Ainda viveu na Noruega, com uma militante maoísta, antes de descobrir África, em 1972, quando tinha 24 anos. Visitou inicialmente a Guiné-Bissau e viveu depois algum tempo na Zâmbia, antes de se fixar em Moçambique e assumir a direcção do Teatro Avenida.
Wallander contará que foi num dos regressos de Moçambique à Suécia que, tendo sentido que o racismo e os ataques a imigrantes estavam a aumentar, se decidiu a tratar estes temas em livros policiais. Uma decisão não inteiramente surpreendente num país em que, muito graças à dupla Wahlöö/Sjöwall, o género tinha fortes conotações políticas de esquerda. E em 1986, cinco anos antes de Mankell criar Wallander, a Suécia tinha assistido ao homicídio, ainda hoje por solucionar, do primeiro-ministro socialista Olof Palme.
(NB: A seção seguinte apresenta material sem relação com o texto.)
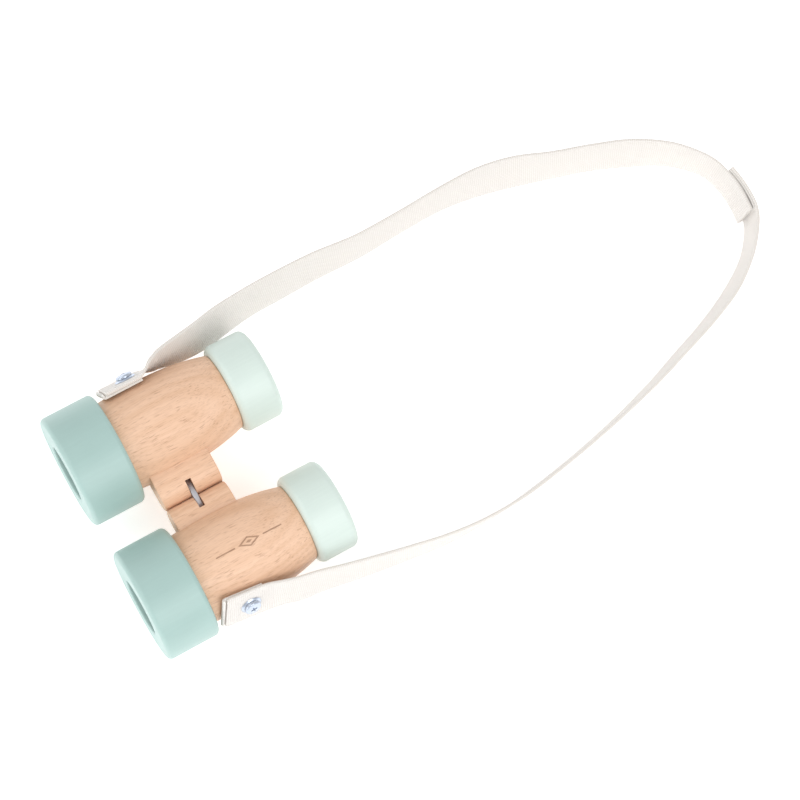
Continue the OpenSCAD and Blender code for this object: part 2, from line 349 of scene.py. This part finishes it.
def make_webbing(name):
    """Plain-woven cotton: warp ribs along the strap crossed by weft, from the UV map in metres, with painted shade
    in the gaps between threads.
    """
    cotton, shaded_gaps = colours("webbing", "thread_shade")
    pitch = settings_of("binocular_sizes").thread
    cloth = Look(name, Sheen_Weight=0.35, Sheen_Roughness=0.5)
    flat = cloth.node("ShaderNodeUVMap", {"uv_map": "Weave"})
    u, v, _ = cloth.parts(flat)
    fuzz = cloth.noise(flat, 2200, 3, 0.7)
    u = u + (fuzz - 0.5) * (0.18 * MM)
    columns, rows = u * (math.pi / pitch), v * (math.pi / pitch)
    over = (columns.sine() * rows.sine()).step(-0.35, 0.35)
    warp = columns.sine().size() * over
    weft = rows.sine().size() * (1 - over)
    height = warp + weft * 0.85
    # Painted shade: the low gaps between threads take the darker colour
    shade = height.step(0.05, 0.75) * 0.8 + fuzz * 0.25
    base = cloth.blend(shade, shaded_gaps, cotton)
    wear = cloth.noise(flat, 70, 2)
    base = cloth.blend(wear.step(0.4, 0.8) * 0.3, base, tuple(c * 0.93 for c in cotton))
    cloth.feed("Base Color", base)
    cloth.feed("Roughness", fuzz * 0.1 + 0.82)
    cloth.bump(height + fuzz * 0.5, 0.00022)
    return cloth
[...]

“Amigo dos moçambicanos e de Moçambique, fez do nosso país, a sua segunda pátria desde o limiar da década de 1980”, pode-se ler na mensagem de condolências do Ministério da Cultura e Turismo do nosso país que refere também a contribuição de Mankell “para o desenvolvimento nacional, intervindo de forma incondicional, na frente das artes e cultura, para a qual mobilizou apoios internacionais para o fortalecimento do sector e para as iniciativas associativas”.
Henning Mankell estava casado desde 1998 com a realizadora e directora teatral Eva Bergman, sua quarta mulher, e deixa um filho, o produtor Jon Mankell, envolvido nas adaptações televisivas suecas da obra do pai, mas também nos filmes realizados a partir da trilogia Millenium, de Stieg Larsson.